If you’re one of those people who wonder why Pinot Noir and Cinsault were ever combined to create a viticultural cross grape called Pinotage, join the club. No, seriously, this was once the dominant red wine in South Africa, and some past examples were a rubbery, stewed mess that sometimes smelled like drying paint! But no more – Pinotage has real merits. When well made it has the suave lightness of Pinot Noir with the earthier M.O. of Cinsault. Today’s example is reminiscent of the finest reds of southwestern France.
I met the genial and delightful Sidney Back years ago touting his Fairview wines while touring the U.S. Son Charles now carries on the tradition and, frankly, the Pinotage at Fairview seems its best ever.
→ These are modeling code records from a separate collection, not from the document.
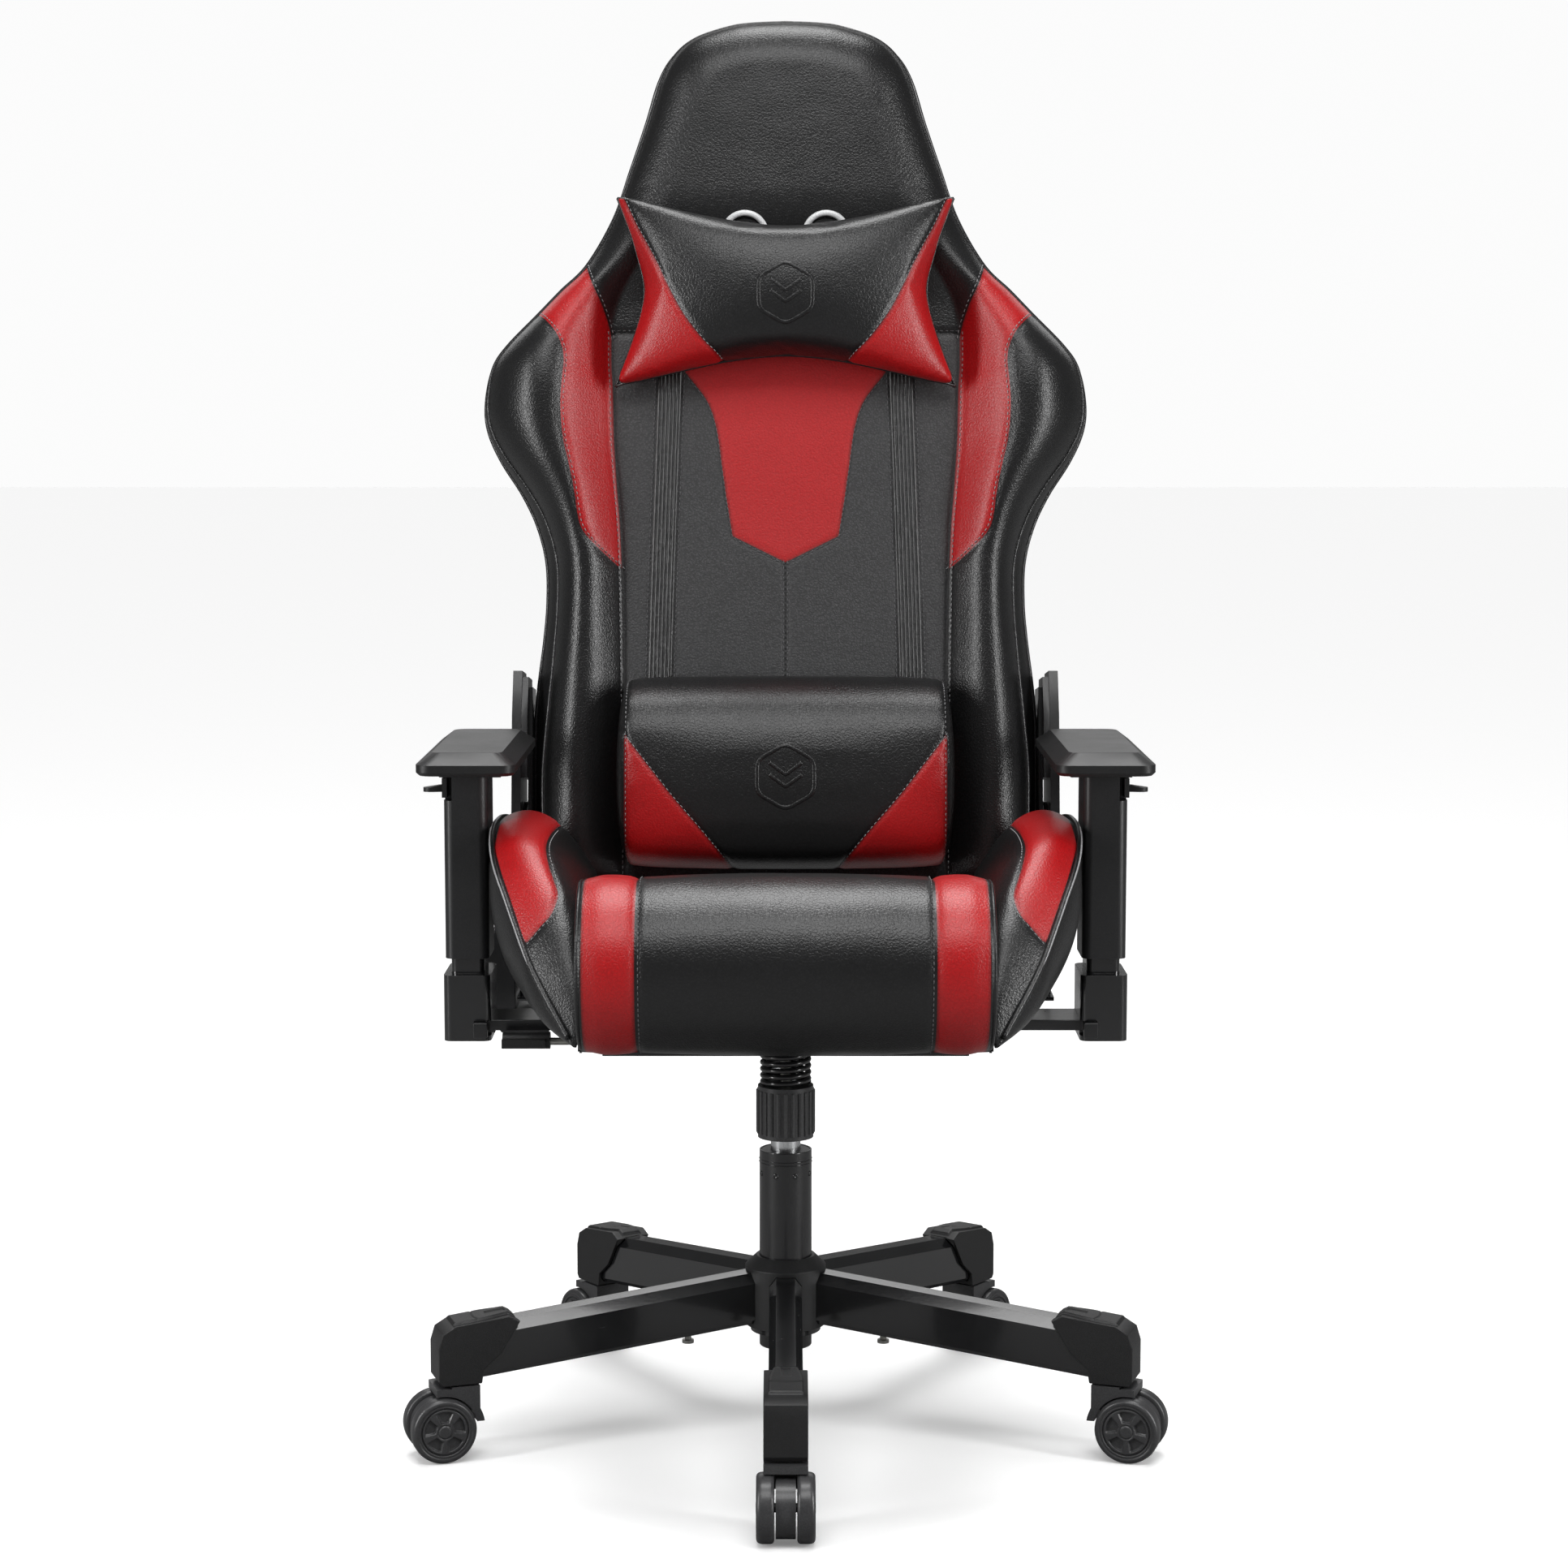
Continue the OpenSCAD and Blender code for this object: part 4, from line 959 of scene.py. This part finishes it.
def lumbar_pillow():
    """The long pillow at the small of the back."""
    n, end_round = 64, 8
    profile = lumbar_profile(n)
    end = LUMBAR_HALF + end_round * np.cos(np.linspace(0, math.pi / 2, 10))[:-1]
    xs = np.concatenate([-end, np.linspace(-LUMBAR_HALF, LUMBAR_HALF, 79), end[::-1]])
    rings = []
    for x in xs:
        beyond = (abs(x) - LUMBAR_HALF) / end_round
        if beyond > 0:
            size = 0.965 * max(math.sqrt(max(1 - beyond ** 2, 0.0)), 0.05)
        else:
            size = 1 - 0.035 * (abs(x) / LUMBAR_HALF) ** 10
        rings.append(back_point(x, LUMBAR_U + size * profile[:, 0], LUMBAR_D + size * profile[:, 1]))
    obj = add_object("lumbar_pillow_cover", np.concatenate(rings), capped_faces(len(xs), n))
    puffed(obj, 4.5 * MM, 3.5 * MM, pressure=2.0, frames=10, smooth=2)
    smoothed(obj, 12)
    x, u, d = local_back(point_values(obj.data))
    d = np.where(np.abs(x) < 172, np.minimum(d, front_depth(x, u) - 0.8), d)
    set_coords(obj, back_point(x, u, d))
    seam = spline([(158, 103), (130, 67), (109, 40), (80, 6), (50, -31), (40, -45)])
    pts = np.stack([np.abs(x), u], 1)
    poly = np.vstack([seam, [(220, -80), (220, 103)]])
    near = np.where(d < -60, line_distance(pts, seam), 99)
    at_end = np.abs(np.abs(x) - LUMBAR_SEAM)
    grooved(obj, (1.3 * dip(near, 2.4) + 1.5 * dip(at_end, 2.6)) * MM)
    set_panels(obj, np.minimum(signed_distance(pts, poly), LUMBAR_SEAM - np.abs(x)), np.minimum(near, at_end))
    finish_piece(obj, HIDE, "backrest", ("lumbar_pillow",))
    tree = surface_of(obj)
    depth = PILLOW_RAYS - 10
    rows = seam_stitches(tree, seam[1:-9], (-2.0, -1.4), depth)
    for place, side in ((1, 1), (3, -1)):
        x = side * (LUMBAR_SEAM - 2.6)
        starts = back_point(x, LUMBAR_U + 110 * np.sin(circle(n)), LUMBAR_D + 60 * np.cos(circle(n)))
        inwards = unit(back_point(x, LUMBAR_U, LUMBAR_D) - starts)
        rows.insert(place, stitch_row(*cast(tree, starts, inwards)))
    trim_piece("lumbar_pillow_stitches", rows, THREAD_GREY, "backrest")
    emblem("lumbar_pillow_emblem", tree, 58, depth, 1.05)


# ---------------------------------------------------------------- seat

SEAT_TOP, ROLL_R, ROLL_Y = 550.0, 77.0, -198.0
ROLL_Z = SEAT_TOP - ROLL_R
BAND_IN, BAND_OUT = 129.0, 174.5  # the red bands across the cushion, from x to x
SKIRT_Z = 406.0


def seat_profile():
    """Closed line (y, z) round the cushion, from under the roll, forwards and over to the rear."""
    a = np.radians(np.linspace(-95, -262, 48))
    roll = np.stack([ROLL_Y + ROLL_R * np.cos(a), ROLL_Z + ROLL_R * np.sin(a)], 1)
    top = spline([(-172, 546.5), (-140, 534), (-100, 517), (-50, 506.5), (20, 501), (80, 500), (112, 498.5),
                  (124, 491), (127.5, 478)], 6)
    low = spline([(127.5, 455), (127, 430), (124, 418), (60, 415.5), (-60, 415.5), (-160, 415.5),
                  (-206, 415.5), (-207.5, 405), (-207.5, 398.5)], 4)
    return resample(np.vstack([roll, top, low]), 4.2, closed=True)


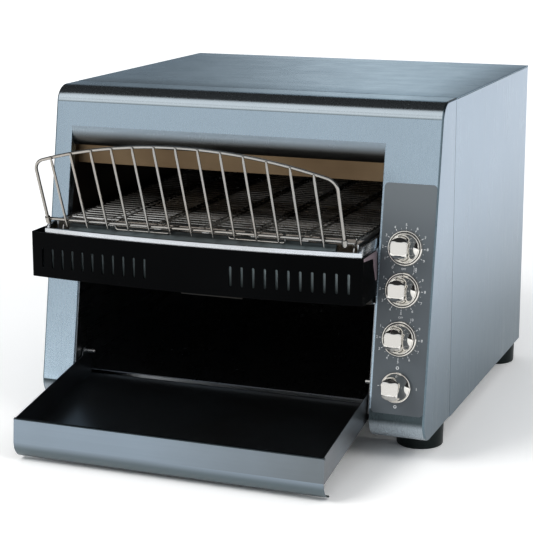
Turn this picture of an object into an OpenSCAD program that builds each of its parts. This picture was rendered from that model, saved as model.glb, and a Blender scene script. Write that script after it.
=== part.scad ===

2014 Pinotage Fairview Wine Estate, South Africa $17 srp
An iron-rich color. A deep, loamy nose of black fruits. Rather “elemental” in its dark, woodsy elements. Flavors are smooth, medium-bodied yet robust. The Cinsault dominates the nose, but the “pretty” mouth texture is a salute to its Pinot past! Remarkably accessible, with soft tannins and good acids that refresh but don’t intrude. Drink now-2017. A great match for holiday red meats, (South Africans recommend “Bobotie”), a mushroom-based risotto or a hearty bowl of chili.